Colloquia/Seminars
Time: 11:00am, May 27, 2024
Venue: Lecture Hall, Shanghai Brain Center
Speaker: Prof. Athanasios Fokas
Dept. of Applied Mathematics and Theoretical Physics, University of Cambridge, UK
Biography:
Prof. Athanasios Fokas has a B.S. in Aeronautics from Imperial College (1975), a Ph.D. in Applied Mathematics from California Institute of Technology (1979) and an M.D. from the University of Miami (1986). He also has eight honorary degrees. In 1978 he was appointed a Saul Kaplun Fellow at the Department of Applied Mathematics at Caltech. In the period 1985-1993 he was Professor and Chairman of the Department of Mathematics and Computer Science of Clarkson University. In 1995 he was appointed to a Chair in Applied Mathematics at Imperial College and in 2002 he became the first holder of the inaugural Chair of Nonlinear Mathematical Science at the Department of Applied Mathematics and Theoretical Physics of the University of Cambridge. Since 2015 he has also been an Adjunct Professor of the Viterbi School of Engineering at the University of South California. He held visiting positions at Stanford and Harvard Universities. He is a member of the Academy of Athens and of the three major European Academies, including Academia Europaea. He is a Fellow of the Guggenheim Foundation, of the American Institute for Medical and Biological Engineering, and of the American Mathematical Society. in 2000 he was awarded the Naylor Prize of the London Mathematical Society (the previous recipient was Steven Hawking) and in 2023 the Blaise Pascal Medal of the European Academy of Sciences, “for the Fokas method, which is considered the most important development in the solution of partial differential equations since Fourier, Laplace and Cauchy”. He is the 2024 recipient of the SIAM’s Kruscal Award/Lecture “for his contributions to the development of the inverse scattering transform, for his new method for boundary-value problems, and for his work on the asymptotics of the Riemann zeta function.” He has been awarded the Excellence Prize of the Academy of Athens and the Aristeion Prize of the Bodossaki Foundation.

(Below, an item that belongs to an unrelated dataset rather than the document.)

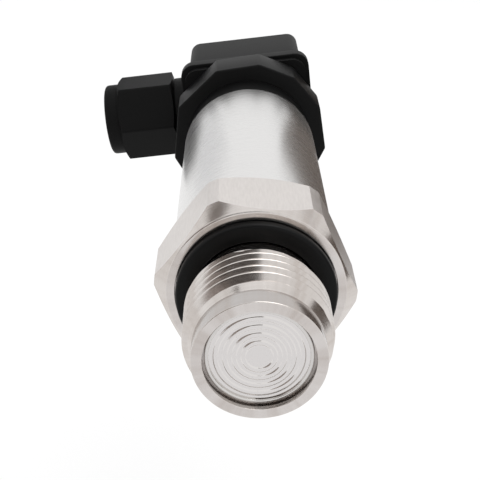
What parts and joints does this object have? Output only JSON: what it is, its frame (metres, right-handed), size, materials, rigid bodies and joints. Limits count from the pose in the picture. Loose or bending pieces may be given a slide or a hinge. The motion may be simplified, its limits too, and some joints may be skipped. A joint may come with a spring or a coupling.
{
  "type": "pressure transmitter",
  "caption": "Stainless screw-in pressure transmitter: flush corrugated diaphragm, G1/2 thread with sealing collar, hexagon, tube housing and square black plug with side cable gland.",
  "frame": {"origin": "on the axis, in the plane of the hexagon's sealing face", "axes": "+Y along the axis from the process end to the plug; +Z is the normal of one hexagon flat; +X completes the right-handed frame, with the cable gland on the -X side"},
  "size_m": [0.0474, 0.1114, 0.0317],
  "materials": {
    "turned_stainless": "turned and milled stainless steel",
    "brushed_tube": "fine turned finish round the tube",
    "diaphragm_foil": "bright corrugated foil",
    "capsule_steel": "bright turned steel",
    "seal_rubber": "smooth black elastomer",
    "gasket_rubber": "matte black rubber",
    "base_plastic": "moulded black plastic",
    "plug_plastic": "moulded black plastic, lightly textured",
    "carrier_plastic": "grey moulded plastic",
    "circuit_board": "green circuit board",
    "component_plastic": "black component bodies",
    "ribbon_film": "amber film ribbon",
    "tinned_copper": "tin-plated copper alloy",
    "gold_contact": "gold-plated pins",
    "brass_insert": "machined brass",
    "screw_steel": "zinc-plated steel",
    "silicon": "polished silicon die"
  },
  "bodies": {
    "transmitter": {"process_connection": "turned_stainless", "process_seal": "seal_rubber", "diaphragm": "diaphragm_foil", "weld_ring": "capsule_steel", "sensor_body": "capsule_steel", "sensor_header": "capsule_steel", "header_pins": "gold_contact", "pressure_chip": "silicon", "fill_plug": "capsule_steel", "capsule_o_ring": "seal_rubber", "retaining_ring": "capsule_steel", "compensation_board": "circuit_board", "sensor_ribbon": "ribbon_film", "main_circuit_board": "circuit_board", "board_components": "component_plastic", "board_carrier": "carrier_plastic", "connector_leads": "tinned_copper", "housing_tube": "brushed_tube", "connector_base": "base_plastic", "base_o_ring": "seal_rubber", "contact_blade_1": "tinned_copper", "contact_blade_2": "tinned_copper", "contact_blade_3": "tinned_copper", "ground_blade": "tinned_copper", "base_insert": "brass_insert", "flat_gasket": "gasket_rubber"},
    "plug": {"plug_housing": "plug_plastic", "terminal_block": "carrier_plastic", "terminal_contacts": "tinned_copper", "terminal_screws": "screw_steel", "screw_seal": "gasket_rubber", "gland_grommet": "gasket_rubber"},
    "fixing_screw": {"fixing_screw": "screw_steel"},
    "gland_washer": {"gland_washer": "base_plastic"},
    "gland_nut": {"gland_nut": "plug_plastic"}
  },
  "joints": [
    {"name": "plug_pull", "type": "slide", "parent": "transmitter", "child": "plug", "axis": [0, 1, 0], "range_m": [0, 0.012]},
    {"name": "fixing_screw_turn", "type": "hinge", "parent": "plug", "child": "fixing_screw", "pos_m": [0, 0.09, 0], "axis": [0, 1, 0], "continuous": true},
    {"name": "gland_washer_slide", "type": "slide", "parent": "plug", "child": "gland_washer", "axis": [-0.9778, 0, -0.2096], "range_m": [0, 0.0028]},
    {"name": "gland_nut_turn", "type": "hinge", "parent": "gland_washer", "child": "gland_nut", "pos_m": [0, 0.0843, 0], "axis": [-0.9778, 0, -0.2096], "range_deg": [0, 720]}
  ],
  "couplings": [
    {"joint": "gland_nut_turn", "follows": "gland_washer_slide", "rad_per_m": 4456.2}
  ]
}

He has been decorated with the Order of Phoenix by the President of the Hellenic Republic. In 2015 he was awarded a Senior EPSRC Fellowship which allowed him for six years to concentrate on his research without any teaching and administrative responsibilities. He has published in a remarkably broad range of topics in Mathematics, Physics, Engineering, Biology, Medicine, Philosophy, and Arts.
Abstract:
Visual perception will be used to show that every conscious experience is preceded by an unconscious process. In particular, in visual perception- which is achieved via the deconstruction of a given percept followed by its reconstruction- about a third of second after an unconscious reconstruction, the unconscious informs consciousness of the given percept. At this moment, the first ‘big bang’ takes place: awareness.
Many of our evolutionary predecessors possess consciousness. So why do we differ from them qualitatively? Many scholars have highlighted language as the key difference between us and other creatures possessing consciousness. In my opinion, this is not entirely correct. Instead, I propose that we possess a predisposition to construct real versions of our mental images and their unconscious forms, or to assign to them specific symbols. I label the emerging constructions or symbols, meta-representations. This is the second ‘big bang’ of our mental evolution, which in addition to language, includes the meta-representations of mathematics, computers, technology, and arts. The meta-representaion of Artificial Intelligence will be briefly discussed.